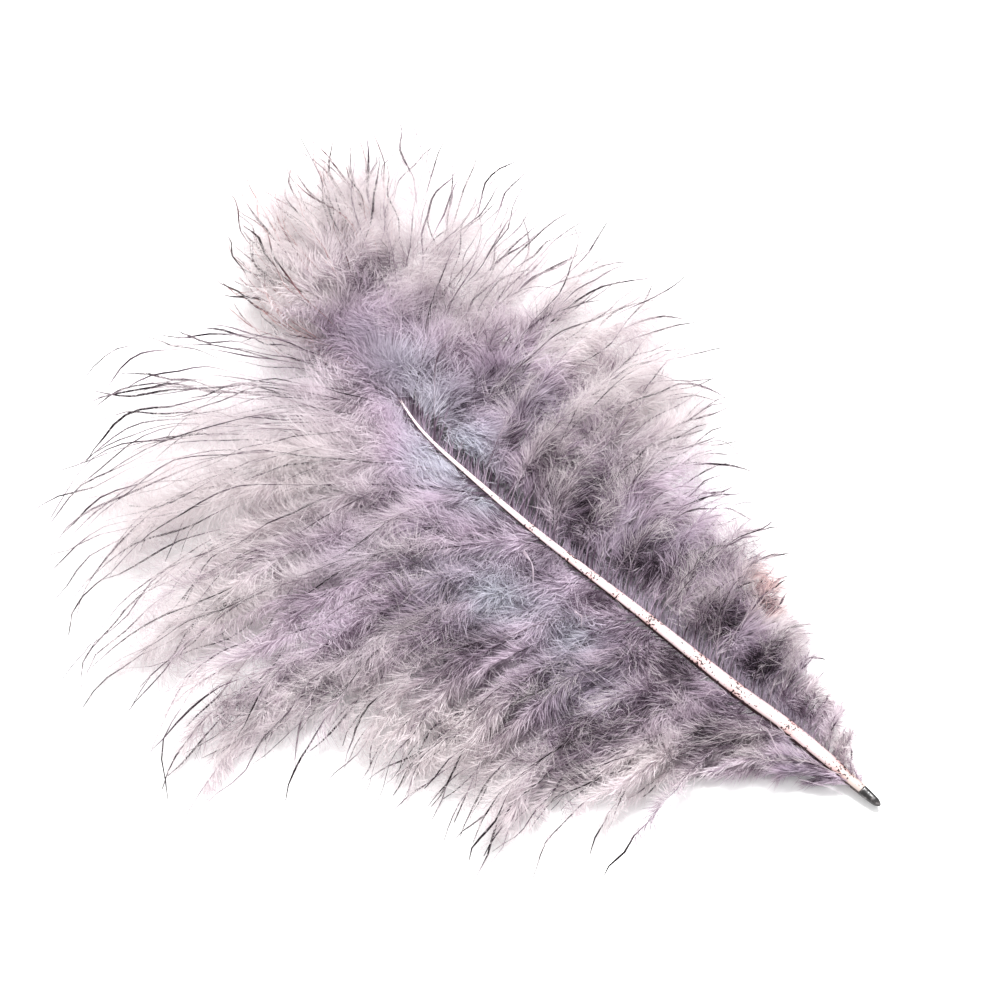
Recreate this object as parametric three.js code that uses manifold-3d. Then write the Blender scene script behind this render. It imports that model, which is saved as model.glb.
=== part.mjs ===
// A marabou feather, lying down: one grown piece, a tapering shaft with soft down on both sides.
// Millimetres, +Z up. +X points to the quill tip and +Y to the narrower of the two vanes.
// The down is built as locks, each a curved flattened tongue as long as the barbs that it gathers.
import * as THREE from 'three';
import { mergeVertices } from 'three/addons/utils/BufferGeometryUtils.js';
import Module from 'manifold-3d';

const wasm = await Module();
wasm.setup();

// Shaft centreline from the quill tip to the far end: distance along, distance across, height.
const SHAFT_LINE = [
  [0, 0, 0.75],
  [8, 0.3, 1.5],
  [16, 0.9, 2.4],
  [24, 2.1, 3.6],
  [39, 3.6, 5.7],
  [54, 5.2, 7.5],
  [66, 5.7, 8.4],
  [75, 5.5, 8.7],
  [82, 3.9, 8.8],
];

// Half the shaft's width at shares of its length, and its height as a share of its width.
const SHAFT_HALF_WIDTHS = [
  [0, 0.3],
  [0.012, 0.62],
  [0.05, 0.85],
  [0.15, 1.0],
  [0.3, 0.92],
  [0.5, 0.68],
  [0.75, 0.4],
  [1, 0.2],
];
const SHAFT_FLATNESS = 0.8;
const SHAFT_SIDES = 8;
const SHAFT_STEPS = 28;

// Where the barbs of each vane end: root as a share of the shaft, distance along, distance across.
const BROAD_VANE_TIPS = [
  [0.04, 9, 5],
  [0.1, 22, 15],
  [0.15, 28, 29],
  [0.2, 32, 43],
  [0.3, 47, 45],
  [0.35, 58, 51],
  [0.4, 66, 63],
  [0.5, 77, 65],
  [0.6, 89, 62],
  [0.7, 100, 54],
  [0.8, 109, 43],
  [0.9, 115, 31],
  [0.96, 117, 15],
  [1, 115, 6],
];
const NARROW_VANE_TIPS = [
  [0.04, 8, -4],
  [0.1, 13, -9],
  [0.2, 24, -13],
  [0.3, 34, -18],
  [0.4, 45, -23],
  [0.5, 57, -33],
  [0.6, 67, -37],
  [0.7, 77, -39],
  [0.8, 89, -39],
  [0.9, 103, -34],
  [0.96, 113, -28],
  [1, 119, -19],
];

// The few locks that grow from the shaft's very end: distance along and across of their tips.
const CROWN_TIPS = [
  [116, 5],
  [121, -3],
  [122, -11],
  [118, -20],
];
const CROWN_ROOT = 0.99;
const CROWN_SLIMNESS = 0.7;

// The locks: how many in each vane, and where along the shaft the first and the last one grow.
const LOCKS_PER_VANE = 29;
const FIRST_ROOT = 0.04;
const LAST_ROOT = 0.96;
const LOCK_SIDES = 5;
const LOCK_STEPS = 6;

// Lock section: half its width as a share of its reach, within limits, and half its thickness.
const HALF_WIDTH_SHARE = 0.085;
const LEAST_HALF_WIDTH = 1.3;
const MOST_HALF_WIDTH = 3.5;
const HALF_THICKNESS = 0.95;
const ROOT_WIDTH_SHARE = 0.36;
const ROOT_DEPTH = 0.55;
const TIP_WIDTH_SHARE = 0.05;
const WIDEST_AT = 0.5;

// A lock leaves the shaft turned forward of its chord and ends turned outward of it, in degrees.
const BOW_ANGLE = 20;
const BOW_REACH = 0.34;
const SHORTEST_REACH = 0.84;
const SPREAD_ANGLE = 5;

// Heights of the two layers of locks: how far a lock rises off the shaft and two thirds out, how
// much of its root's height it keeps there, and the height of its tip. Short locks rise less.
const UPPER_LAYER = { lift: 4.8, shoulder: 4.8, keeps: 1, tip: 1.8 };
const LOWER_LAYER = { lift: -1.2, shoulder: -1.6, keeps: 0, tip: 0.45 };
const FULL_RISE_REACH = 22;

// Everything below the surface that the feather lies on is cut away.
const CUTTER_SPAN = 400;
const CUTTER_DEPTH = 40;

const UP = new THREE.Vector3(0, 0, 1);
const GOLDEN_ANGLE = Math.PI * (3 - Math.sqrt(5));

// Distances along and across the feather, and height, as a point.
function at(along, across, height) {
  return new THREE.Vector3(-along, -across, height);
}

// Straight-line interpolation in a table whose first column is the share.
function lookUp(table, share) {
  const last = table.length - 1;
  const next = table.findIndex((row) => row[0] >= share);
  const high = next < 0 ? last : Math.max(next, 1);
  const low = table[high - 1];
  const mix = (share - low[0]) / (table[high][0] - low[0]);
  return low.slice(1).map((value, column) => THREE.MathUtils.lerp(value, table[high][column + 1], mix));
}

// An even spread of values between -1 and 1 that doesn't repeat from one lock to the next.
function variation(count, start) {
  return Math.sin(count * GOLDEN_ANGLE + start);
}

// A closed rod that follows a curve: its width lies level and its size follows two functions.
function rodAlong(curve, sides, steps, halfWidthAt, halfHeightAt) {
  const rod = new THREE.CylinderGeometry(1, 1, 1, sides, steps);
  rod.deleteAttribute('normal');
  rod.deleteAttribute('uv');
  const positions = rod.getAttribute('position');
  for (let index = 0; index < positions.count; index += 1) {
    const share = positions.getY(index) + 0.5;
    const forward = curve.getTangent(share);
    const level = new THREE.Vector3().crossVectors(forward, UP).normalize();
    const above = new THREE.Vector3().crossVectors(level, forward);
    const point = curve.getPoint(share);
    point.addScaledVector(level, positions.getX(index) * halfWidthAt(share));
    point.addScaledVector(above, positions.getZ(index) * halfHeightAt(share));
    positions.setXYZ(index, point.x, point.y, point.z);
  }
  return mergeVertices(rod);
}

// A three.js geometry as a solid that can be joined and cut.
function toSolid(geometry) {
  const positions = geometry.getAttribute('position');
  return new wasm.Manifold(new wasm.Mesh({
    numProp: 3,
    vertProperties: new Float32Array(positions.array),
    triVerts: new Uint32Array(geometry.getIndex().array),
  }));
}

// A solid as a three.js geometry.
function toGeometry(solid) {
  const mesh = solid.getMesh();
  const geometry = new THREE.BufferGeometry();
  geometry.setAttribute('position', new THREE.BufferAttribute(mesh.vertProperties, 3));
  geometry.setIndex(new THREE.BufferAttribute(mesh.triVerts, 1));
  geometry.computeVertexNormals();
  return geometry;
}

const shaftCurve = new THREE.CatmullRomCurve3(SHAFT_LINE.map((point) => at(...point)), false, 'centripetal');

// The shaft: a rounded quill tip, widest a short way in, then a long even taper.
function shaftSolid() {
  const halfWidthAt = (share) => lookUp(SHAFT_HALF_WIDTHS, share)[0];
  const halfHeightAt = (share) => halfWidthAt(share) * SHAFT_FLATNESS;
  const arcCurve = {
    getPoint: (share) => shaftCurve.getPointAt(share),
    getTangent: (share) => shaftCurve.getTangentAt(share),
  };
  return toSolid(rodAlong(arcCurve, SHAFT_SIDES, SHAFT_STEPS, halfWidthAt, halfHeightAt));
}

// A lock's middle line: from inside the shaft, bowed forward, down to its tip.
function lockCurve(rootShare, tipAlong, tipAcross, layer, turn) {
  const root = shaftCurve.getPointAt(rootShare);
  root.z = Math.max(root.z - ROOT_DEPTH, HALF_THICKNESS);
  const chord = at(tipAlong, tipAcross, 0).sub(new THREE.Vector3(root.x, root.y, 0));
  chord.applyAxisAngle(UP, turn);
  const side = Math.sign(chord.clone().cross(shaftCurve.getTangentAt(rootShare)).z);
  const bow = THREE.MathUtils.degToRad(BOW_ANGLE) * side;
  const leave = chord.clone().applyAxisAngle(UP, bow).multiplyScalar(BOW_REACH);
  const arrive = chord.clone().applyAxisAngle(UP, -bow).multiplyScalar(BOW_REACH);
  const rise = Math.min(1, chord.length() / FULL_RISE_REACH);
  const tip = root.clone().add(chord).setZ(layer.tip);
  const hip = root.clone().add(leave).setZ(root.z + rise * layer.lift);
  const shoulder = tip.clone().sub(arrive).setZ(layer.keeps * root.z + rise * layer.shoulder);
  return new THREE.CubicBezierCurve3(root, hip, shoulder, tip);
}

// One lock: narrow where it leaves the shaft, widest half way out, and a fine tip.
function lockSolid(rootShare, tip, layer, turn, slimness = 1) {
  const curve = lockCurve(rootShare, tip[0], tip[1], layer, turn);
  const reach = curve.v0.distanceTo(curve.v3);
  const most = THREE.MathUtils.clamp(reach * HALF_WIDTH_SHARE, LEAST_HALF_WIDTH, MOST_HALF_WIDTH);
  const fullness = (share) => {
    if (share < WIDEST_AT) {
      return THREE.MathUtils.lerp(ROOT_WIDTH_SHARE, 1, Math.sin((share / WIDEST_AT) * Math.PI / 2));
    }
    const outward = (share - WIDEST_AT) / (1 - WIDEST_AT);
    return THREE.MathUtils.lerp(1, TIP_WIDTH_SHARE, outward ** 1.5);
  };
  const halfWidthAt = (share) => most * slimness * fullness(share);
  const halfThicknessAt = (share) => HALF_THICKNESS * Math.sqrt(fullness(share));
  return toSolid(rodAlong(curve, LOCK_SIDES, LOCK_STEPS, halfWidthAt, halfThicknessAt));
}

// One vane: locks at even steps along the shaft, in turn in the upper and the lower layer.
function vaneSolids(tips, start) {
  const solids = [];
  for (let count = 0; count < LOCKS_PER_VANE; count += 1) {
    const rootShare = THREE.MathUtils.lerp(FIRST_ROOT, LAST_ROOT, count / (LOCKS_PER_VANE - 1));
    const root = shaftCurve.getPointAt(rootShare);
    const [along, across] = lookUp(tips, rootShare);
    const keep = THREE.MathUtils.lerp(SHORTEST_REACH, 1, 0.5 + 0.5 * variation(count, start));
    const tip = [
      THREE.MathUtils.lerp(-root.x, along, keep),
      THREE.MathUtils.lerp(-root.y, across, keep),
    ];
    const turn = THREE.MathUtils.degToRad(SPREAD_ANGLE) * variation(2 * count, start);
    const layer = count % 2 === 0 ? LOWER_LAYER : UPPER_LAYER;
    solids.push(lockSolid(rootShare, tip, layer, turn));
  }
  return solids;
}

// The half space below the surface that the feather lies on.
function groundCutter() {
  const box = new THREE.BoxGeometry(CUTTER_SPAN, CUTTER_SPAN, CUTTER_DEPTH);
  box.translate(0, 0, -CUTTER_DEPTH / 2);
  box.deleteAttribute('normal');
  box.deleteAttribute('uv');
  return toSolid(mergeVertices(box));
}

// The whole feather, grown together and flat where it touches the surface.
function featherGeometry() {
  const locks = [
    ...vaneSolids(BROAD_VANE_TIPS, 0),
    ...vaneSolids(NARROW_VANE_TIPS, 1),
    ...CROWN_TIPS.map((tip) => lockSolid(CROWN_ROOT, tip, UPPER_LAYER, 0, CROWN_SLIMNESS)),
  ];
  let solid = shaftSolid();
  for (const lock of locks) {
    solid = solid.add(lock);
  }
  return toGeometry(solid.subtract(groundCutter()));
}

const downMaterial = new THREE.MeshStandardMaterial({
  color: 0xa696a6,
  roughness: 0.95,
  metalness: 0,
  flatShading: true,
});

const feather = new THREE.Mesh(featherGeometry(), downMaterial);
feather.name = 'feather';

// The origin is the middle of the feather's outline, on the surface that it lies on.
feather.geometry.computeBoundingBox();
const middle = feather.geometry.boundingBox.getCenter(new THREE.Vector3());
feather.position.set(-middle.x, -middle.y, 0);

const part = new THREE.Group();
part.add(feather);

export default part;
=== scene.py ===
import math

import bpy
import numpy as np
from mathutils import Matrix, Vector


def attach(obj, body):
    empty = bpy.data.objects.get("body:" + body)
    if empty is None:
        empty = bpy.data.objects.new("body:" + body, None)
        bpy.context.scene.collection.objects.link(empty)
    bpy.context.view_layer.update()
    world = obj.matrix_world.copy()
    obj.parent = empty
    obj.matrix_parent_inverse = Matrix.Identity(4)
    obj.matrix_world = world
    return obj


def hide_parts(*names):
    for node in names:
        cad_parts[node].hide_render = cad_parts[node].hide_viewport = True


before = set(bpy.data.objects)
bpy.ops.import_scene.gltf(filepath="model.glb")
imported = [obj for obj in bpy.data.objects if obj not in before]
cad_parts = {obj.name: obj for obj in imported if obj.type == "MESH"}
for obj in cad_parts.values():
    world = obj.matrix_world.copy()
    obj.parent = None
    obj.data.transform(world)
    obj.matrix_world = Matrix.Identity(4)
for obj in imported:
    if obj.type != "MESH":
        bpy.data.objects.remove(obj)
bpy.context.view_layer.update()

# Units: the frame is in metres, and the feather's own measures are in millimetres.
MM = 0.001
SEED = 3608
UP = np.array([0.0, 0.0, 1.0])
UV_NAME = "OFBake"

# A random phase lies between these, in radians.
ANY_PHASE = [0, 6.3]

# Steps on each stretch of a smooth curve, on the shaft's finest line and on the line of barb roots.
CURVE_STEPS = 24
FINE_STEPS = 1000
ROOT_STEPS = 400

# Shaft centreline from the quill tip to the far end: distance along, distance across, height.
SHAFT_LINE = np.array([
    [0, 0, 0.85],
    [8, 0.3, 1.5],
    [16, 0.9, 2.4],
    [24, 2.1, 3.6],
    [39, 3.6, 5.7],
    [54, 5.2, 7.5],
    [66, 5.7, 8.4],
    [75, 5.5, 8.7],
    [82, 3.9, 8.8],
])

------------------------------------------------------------

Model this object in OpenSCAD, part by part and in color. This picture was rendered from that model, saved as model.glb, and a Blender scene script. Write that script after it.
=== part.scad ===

------------------------------------------------------------

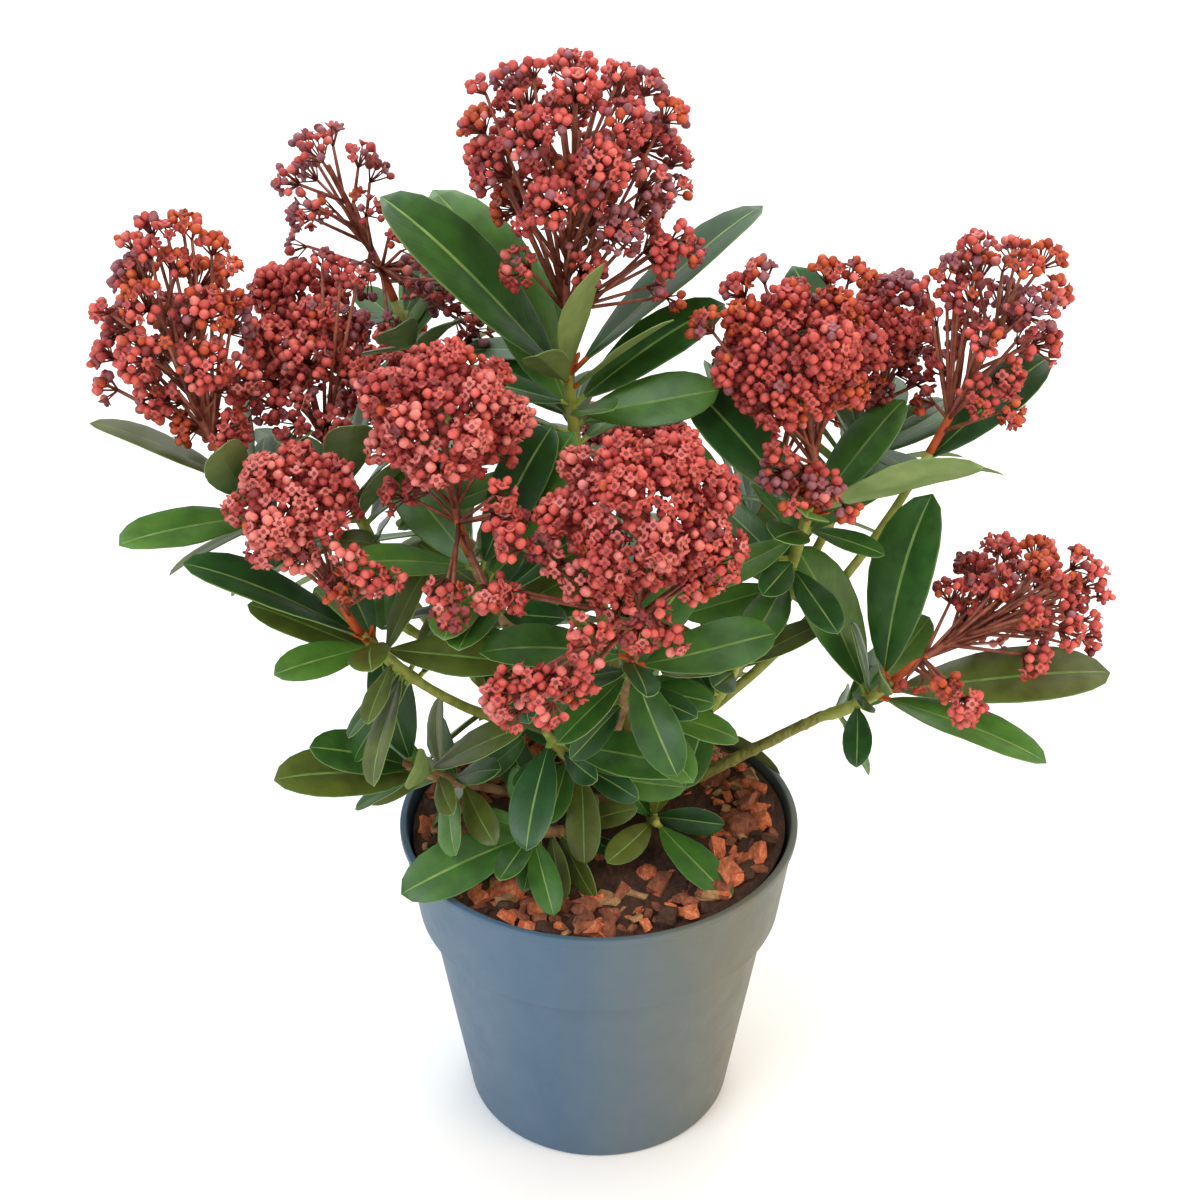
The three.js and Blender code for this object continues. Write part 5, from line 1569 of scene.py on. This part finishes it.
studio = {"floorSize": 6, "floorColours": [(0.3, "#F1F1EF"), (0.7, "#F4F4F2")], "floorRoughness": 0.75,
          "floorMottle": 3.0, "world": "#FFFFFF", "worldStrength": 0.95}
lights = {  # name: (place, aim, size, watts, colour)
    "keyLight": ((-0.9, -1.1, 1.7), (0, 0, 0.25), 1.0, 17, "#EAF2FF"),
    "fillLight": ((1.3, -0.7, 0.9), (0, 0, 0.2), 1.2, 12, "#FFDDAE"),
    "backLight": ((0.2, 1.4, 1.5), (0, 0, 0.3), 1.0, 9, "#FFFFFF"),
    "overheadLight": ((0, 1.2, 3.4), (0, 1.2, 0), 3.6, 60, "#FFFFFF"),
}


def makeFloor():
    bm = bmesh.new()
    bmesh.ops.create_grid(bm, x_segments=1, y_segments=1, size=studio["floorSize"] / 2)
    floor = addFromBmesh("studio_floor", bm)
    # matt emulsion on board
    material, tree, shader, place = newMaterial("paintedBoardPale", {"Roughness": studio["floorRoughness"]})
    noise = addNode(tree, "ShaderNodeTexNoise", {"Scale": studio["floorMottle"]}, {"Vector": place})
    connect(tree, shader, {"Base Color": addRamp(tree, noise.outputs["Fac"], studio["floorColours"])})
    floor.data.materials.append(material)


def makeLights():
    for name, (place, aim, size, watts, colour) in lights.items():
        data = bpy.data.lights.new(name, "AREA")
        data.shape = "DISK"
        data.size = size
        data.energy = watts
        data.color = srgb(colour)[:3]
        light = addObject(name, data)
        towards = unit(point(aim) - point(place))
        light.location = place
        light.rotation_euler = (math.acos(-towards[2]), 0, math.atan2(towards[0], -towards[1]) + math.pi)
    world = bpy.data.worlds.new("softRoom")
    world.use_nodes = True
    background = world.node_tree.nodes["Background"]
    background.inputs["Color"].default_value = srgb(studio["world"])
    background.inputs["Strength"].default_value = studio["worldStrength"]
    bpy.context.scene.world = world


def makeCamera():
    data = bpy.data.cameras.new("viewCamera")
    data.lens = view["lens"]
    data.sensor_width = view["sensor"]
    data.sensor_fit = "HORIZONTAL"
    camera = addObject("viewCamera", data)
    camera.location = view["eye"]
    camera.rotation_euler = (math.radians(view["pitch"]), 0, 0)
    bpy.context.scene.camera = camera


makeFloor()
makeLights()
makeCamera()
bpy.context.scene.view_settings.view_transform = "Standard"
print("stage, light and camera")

------------------------------------------------------------

What you have to do
Extract exactly and only the span of lines that begins at the line containing "it lies on." and ends at the line containing "if empty is".

Exercise solution
// The origin is the middle of the feather's outline, on the surface that it lies on.
feather.geometry.computeBoundingBox();
const middle = feather.geometry.boundingBox.getCenter(new THREE.Vector3());
feather.position.set(-middle.x, -middle.y, 0);

const part = new THREE.Group();
part.add(feather);

export default part;
=== scene.py ===
import math

import bpy
import numpy as np
from mathutils import Matrix, Vector


def attach(obj, body):
    empty = bpy.data.objects.get("body:" + body)
    if empty is None:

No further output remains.